O Compliance não pode ser negligenciado durante a pandemia. É um aliado das empresas para mitigar riscos, garantir a transparência, proteger o caixa e assegurar a perenidade dos negócios.
Jefferson Kiyohara (*)
O atual cenário de pandemia fez com que muitas organizações corressem para ativar ou elaborar um plano de gestão de crises. A continuidade dos negócios ganhou prioridade, assim como colocar em home office a equipe desde que o trabalho permitisse este modelo de atuação. Ações sociais e doações também ganharam força, assim como novos fornecedores foram buscados para garantir a continuidade das operações.
Nesta toada, o Compliance em muitas empresas deixou de ser prioridade, pois não conversa com o contexto atual, certo? Infelizmente esta é a visão de muitos executivos e donos de empresa, mas, eliminando esta área, como tratar devidamente a gestão de riscos dos negócios?
Muitas empresas adotaram novas rotinas e processos, mas que não estão formalizados nas políticas corporativas. As políticas não foram atualizadas para refletir a nova realidade de trabalho remoto e o uso intensivo de ferramentas de conferência e afins. Tampouco os colaboradores foram treinados adequadamente, cenário que dificulta um trabalho alinhado às expectativas da empresa e, futuramente, interfere na aplicação de sanções àqueles que não seguirem as orientações corporativas.
Aqui, o Compliance pode ser um aliado a partir da sua experiência em elaboração de normativos e ações de comunicação e treinamento. E vamos além… e as doações, tão necessárias neste momento de pandemia? Estas também podem se tornar um problema. Sem os devidos controles e precauções, podem gerar desembolsos imprevistos, além de serem um caminho para desvios e fraudes, ou mesmo para o pagamento de propina.
A corrupção continua sendo crime e a boa intenção não é suficiente para justificar a falta dos devidos cuidados ou desconhecimento dos executivos. Um erro comum é não realizar a correta diligência reputacional da organização que irá receber a doação.
Não basta ser um nome conhecido, é preciso avaliar se há histórico de corrupção e improbidade, de má gestão ou desvio de recursos, se há envolvimento de pessoas politicamente expostas ou conexões com políticos e partidos, por exemplo. Um processo mal conduzido pode trazer sérias consequências para a empresa e seus executivos. Lembre-se: a postura “doei e fiz a minha parte” é insuficiente e inadequada.
Neste caso, é fundamental seguir todos os trâmites e ritos legais necessários, ter uma política de doações formalizada e segui-la, formalizar o processo em contrato, declaração ou termo, realizar a prévia due diligence e mitigar os riscos advindos de potenciais conflito de interesses.
Transparência e visibilidade
Outra etapa fundamental é ser transparente e dar visibilidade às ações.

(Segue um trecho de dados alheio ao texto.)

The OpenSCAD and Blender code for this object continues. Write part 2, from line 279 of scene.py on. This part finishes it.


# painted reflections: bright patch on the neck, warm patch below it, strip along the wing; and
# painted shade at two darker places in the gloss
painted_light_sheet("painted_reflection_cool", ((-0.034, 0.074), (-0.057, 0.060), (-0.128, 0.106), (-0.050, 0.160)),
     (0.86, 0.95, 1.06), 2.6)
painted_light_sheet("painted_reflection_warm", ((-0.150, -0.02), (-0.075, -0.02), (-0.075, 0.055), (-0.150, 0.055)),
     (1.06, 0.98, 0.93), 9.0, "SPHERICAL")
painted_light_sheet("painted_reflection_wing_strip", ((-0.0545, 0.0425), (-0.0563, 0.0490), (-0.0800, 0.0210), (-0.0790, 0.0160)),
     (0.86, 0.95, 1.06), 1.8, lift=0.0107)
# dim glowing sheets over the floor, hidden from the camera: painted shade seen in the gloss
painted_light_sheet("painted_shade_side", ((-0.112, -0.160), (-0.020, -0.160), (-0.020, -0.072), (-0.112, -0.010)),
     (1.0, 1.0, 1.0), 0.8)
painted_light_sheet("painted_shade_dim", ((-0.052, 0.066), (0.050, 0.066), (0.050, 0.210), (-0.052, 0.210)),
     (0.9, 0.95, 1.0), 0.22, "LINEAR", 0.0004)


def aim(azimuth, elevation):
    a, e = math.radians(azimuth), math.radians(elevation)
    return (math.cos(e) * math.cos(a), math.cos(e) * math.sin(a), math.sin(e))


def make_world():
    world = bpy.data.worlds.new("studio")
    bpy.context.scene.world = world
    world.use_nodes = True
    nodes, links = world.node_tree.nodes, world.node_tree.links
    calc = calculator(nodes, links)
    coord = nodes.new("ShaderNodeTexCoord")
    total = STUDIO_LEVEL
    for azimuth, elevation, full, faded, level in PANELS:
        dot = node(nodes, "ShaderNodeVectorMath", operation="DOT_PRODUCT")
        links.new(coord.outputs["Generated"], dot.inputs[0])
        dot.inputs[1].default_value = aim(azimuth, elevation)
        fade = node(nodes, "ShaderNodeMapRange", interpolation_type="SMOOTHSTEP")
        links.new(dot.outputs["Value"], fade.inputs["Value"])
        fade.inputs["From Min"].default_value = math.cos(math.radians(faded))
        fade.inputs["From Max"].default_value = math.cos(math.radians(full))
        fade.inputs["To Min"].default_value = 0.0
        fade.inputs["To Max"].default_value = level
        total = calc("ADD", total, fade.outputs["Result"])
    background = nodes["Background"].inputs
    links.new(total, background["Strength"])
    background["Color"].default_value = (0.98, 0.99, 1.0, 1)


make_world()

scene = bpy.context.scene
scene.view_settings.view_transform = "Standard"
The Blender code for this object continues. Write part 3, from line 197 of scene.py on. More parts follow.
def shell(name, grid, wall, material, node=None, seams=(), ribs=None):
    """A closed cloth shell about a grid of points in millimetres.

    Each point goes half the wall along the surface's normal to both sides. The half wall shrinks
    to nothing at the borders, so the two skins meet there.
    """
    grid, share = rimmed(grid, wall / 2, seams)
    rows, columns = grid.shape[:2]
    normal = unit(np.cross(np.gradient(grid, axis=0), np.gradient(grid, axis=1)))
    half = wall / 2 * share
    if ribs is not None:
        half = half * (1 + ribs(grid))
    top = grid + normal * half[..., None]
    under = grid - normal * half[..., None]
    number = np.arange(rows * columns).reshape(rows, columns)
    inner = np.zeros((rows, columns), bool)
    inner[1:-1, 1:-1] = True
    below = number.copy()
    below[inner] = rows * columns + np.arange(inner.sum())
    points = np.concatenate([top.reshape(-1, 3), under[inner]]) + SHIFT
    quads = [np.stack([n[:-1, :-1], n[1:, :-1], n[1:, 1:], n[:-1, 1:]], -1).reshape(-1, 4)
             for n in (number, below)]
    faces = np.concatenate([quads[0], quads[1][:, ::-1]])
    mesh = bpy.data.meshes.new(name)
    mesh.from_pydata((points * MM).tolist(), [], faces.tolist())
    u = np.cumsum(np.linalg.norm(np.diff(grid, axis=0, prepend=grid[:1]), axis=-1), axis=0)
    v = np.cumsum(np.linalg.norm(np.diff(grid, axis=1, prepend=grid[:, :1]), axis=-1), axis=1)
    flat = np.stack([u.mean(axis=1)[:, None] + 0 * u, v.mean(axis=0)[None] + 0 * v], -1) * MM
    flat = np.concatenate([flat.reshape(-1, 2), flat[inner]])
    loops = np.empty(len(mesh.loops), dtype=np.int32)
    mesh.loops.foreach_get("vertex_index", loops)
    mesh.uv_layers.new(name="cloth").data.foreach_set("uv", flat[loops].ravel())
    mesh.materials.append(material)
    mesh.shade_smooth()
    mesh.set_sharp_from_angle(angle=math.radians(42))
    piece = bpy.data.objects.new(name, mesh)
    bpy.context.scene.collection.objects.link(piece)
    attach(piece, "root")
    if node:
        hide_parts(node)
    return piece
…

Auditar e acompanhar a utilização da doação feita também é muito importante. Vale pedir fotos, vídeos ou mesmo realizar uma auditoria independente.
Da mesma forma, a gestão de terceiros merece atenção, tais como parceiros de negócio, intermediários e fornecedores. Seja no âmbito público, como privado, há um cenário diferente em razão da pandemia, o que tem exigido maior flexibilidade e busca rápida por opções. É neste relaxamento que as fraudes e os pagamento de suborno acontecem, muitas vezes associados a superfaturamento.
A pressão leva à miopia corporativa. E, neste caso, a área de Compliance pode ajudar na proteção da empresa com ações como a elaboração e divulgação do código de conduta de terceiros e da política de gestão de riscos de terceiros, além de treinamento e realização de due diligence reputacional, entre outros processos. É importante conhecer com quem você trabalha, assim como é preciso considerar o monitoramento dos contratos e a auditoria pré e pós dos terceiros.
O Compliance existe para ser um aliado ao negócio, e não pode ser relegado a um segundo plano. É uma engrenagem fundamental para a proteção do caixa e para a perenidade dos negócios. Novos processos, doações e contratações trazem riscos que o Compliance ajuda a mitigar, sem contar a garantia de transparência e integridade nas relações entre as organizações. Este é o momento para fortalecê-lo e de incentivar que todas as organizações desenvolvam um programa de integridade efetivo, coibindo assim a atuação de fraudadores e corruptos.
(*) Diretor de Compliance na ICTS Protiviti, empresa especializada em soluções para gestão de riscos, Compliance, auditoria interna, investigação, proteção e privacidade de dados.